His discussion of the so-called God fearing founding fathers is stupid from a former history professor too. Most of the framers of the constitution were politically savvy, racist agnostics. I guess that’s the power of origin myths, but really. From a former history professor. The way he says that he and Republicans represent the politics of the Constitution while Obama represents the politics of Sal Alinsky is more of the same. I could go on and on.
I am disheartened that the people of South Carolina bought into all of this and am amazed at who the Republicans of South Carolina have put forward tonight. Joe Feagin’s forthcoming book dealing with racism and political parties, particularly the Republican party, couldn’t be more timely.
I forgot an “and.” I meant to type, Most of the framers of the constitution were politically savvy, racist, AND agnostics.
Thank you.
Really, I’d always seen them defined as Deists, although that would still make them more advanced than the people we hear from today…
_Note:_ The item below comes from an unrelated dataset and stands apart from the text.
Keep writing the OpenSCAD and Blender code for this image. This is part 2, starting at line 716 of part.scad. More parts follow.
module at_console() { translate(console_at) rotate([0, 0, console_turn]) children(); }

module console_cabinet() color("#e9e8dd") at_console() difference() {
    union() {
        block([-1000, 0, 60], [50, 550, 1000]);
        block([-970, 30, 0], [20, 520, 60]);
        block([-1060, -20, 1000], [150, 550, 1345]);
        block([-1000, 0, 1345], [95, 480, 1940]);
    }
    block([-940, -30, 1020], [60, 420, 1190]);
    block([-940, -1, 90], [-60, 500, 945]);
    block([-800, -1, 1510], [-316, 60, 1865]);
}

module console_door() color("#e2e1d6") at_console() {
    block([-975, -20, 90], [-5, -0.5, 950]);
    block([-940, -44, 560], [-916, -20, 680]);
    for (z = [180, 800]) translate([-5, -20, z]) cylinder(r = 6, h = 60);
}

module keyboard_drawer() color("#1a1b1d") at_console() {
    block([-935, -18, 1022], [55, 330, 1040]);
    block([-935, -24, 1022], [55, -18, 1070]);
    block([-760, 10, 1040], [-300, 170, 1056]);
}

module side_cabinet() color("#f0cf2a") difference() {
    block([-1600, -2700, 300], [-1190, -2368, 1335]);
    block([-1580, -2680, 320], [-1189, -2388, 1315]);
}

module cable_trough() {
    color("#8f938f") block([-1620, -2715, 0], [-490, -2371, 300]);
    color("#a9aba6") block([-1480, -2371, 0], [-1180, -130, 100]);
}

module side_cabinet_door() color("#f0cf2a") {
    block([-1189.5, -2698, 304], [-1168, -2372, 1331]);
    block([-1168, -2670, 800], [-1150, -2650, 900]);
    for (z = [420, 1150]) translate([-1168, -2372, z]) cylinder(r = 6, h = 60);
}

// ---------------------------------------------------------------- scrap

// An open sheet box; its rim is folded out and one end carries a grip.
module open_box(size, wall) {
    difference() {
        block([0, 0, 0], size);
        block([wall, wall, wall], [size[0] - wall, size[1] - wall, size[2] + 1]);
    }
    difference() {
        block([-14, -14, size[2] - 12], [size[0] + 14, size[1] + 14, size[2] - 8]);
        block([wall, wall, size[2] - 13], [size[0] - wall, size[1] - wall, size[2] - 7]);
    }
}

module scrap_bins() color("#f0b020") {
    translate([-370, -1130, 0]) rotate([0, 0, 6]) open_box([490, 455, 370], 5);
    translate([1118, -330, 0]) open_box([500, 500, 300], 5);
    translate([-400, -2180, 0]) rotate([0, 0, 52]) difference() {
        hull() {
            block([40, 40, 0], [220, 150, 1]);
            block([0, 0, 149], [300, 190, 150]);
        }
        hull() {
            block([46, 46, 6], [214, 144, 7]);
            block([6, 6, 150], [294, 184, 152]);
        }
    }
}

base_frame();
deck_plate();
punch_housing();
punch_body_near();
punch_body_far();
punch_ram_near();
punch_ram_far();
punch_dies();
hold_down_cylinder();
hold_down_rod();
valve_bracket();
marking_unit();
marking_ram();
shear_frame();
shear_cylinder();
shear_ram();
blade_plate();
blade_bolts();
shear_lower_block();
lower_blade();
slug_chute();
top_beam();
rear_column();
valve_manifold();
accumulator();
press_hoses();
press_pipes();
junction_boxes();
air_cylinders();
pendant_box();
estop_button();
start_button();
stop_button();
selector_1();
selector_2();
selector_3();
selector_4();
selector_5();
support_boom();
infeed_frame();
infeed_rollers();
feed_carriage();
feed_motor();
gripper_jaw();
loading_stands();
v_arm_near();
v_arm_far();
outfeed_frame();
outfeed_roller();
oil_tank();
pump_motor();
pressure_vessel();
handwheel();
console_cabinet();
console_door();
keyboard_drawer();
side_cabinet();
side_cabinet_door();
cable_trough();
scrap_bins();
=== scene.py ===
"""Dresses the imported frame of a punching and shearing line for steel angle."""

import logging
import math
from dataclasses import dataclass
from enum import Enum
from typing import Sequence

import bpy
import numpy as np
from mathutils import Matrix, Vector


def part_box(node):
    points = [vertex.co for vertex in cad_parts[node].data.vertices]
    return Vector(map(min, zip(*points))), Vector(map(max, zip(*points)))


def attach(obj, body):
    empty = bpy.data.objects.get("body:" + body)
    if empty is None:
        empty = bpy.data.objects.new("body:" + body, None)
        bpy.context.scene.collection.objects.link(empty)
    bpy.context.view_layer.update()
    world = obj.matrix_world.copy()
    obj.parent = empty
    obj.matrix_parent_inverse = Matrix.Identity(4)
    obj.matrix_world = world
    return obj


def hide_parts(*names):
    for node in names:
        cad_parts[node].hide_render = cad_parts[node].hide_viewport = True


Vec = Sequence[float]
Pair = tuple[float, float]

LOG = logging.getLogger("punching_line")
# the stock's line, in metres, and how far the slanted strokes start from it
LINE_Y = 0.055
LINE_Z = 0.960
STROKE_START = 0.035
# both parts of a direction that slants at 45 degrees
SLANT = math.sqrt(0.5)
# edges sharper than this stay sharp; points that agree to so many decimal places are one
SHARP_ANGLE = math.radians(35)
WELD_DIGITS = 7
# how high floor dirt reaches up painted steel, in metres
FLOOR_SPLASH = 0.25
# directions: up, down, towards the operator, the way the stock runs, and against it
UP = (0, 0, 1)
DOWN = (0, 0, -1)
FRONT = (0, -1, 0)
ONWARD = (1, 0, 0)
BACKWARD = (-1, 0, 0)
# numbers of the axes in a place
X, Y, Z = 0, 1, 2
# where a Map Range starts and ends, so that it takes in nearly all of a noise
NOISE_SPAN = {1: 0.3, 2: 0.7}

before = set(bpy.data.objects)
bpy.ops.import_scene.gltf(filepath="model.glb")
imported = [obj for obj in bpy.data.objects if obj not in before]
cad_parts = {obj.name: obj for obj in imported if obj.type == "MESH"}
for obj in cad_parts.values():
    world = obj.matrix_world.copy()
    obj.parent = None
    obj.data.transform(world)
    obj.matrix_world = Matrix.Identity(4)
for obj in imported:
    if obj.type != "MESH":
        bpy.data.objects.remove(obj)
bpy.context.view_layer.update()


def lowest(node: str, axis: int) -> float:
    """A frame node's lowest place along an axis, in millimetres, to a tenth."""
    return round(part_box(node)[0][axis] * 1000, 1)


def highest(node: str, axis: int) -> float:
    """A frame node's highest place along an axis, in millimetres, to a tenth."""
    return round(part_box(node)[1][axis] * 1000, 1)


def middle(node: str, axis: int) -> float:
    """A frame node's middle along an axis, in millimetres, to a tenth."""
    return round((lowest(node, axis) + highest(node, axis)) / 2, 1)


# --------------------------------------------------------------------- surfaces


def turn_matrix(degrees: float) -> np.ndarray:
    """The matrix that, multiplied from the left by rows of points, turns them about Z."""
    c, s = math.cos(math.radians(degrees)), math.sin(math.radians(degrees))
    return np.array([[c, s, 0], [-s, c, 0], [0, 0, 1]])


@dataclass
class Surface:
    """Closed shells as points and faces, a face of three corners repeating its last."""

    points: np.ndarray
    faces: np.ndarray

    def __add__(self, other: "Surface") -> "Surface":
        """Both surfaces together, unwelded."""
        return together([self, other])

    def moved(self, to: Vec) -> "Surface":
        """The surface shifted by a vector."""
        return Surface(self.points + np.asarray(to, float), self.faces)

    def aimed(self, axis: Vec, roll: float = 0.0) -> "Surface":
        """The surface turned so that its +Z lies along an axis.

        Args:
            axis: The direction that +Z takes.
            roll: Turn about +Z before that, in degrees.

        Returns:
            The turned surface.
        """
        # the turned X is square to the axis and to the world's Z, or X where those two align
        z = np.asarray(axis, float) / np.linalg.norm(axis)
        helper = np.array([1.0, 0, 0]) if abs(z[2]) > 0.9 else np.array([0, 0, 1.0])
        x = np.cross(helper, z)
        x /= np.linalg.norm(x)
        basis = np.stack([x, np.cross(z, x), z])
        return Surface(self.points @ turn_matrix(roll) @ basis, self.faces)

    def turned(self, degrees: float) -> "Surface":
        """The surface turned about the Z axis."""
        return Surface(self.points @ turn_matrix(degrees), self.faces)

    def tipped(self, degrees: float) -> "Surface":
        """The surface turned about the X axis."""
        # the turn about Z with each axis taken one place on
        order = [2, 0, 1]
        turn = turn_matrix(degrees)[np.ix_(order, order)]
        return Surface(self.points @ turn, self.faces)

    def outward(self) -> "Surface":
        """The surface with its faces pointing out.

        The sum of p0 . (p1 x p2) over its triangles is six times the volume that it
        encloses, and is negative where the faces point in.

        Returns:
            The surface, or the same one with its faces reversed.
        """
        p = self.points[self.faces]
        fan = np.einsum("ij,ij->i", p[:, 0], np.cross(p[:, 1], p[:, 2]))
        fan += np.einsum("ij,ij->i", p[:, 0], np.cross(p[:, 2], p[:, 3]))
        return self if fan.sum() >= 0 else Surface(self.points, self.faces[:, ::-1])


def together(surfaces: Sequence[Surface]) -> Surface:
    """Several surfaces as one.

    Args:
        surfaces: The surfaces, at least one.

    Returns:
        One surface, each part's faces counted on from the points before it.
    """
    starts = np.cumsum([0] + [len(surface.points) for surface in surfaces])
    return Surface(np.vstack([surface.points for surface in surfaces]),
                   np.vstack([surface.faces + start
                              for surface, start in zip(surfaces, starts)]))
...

Deism is perhaps more accurate than agnostic. They were, after all, creatures of their time.
If black people turn out in force to vote this year, I think Obama can be re-elected. Plus, for the record, he didn’t favor African Americans over any other group. This is common knowledge and the NAACP knows this. He’s never shown sympathy for blacks, only pretty much told them to “work for what you want and don’t let a tragic past dictate your future.” So it’s just playing into white fears to call him the food stamp president.He never was!
It doesn’t really matter what the Republican party says in the end. If white America is paranoid about a black head of state, then he’ll be removed and replaced (in this case) with a white Republican. Plus, if we had a black Republican for president, then whites would rally around a white Democrat to replace him. The whole idea is to get rid of the “black threat”. Call it what it is. White America wasn’t ready for a black president, and no matter who opposes the incumbent, even if he has a two-digit IQ, he’ll slide in and replace him. Unless the blacks get out the vote!